The Nanoscale Free-Electron Model

TL;DR

This paper reviews the nanoscale free-electron model for metal nanowires, explaining their stability, conductance, and structural dynamics through surface and quantum-size effects, and predicts stable configurations and shell structures.

Contribution

It introduces a continuum free-electron model that unifies the understanding of nanowire stability, conductance, and structural phenomena, including shell effects and Jahn-Teller deformations.

Findings

Identification of 'magic' conductance values with enhanced stability

Explanation of shell and supershell structures in nanowires

Prediction of Jahn-Teller deformed stable configurations

Abstract

A brief review of the nanoscale free-electron model of metal nanowires is presented. This continuum description of metal nanostructures allows for a unified treatment of cohesive and conducting properties. Conductance channels act as delocalized chemical bonds whose breaking is responsible for jumps in the conductance and force oscillations.
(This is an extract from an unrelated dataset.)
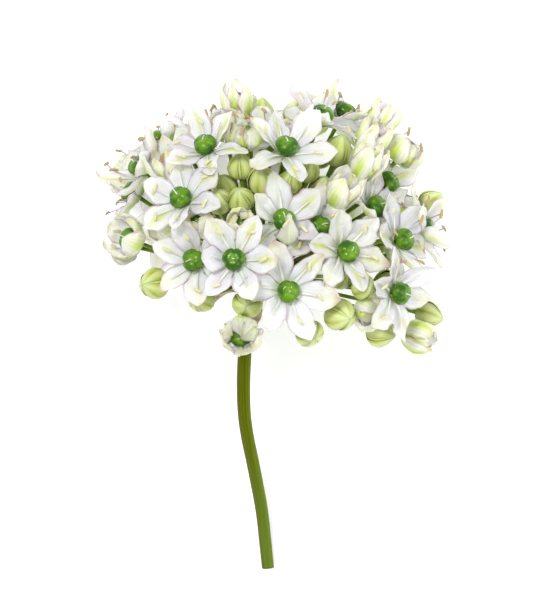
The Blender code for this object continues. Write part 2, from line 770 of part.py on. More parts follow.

It is argued that surface and quantum-size effects are the two dominant factors in the energetics of a nanowire, and much of the phenomenology of nanowire stability and structural dynamics can be understood based on the interplay of these two competing factors. A linear stability analysis reveals a sequence of ``magic'' conductance values for which the underlying nanowire geometry is exceptionally stable. The stable configurations include Jahn-Teller deformed wires of broken axial symmetry. The model naturally explains the experimentally observed shell and supershell structures.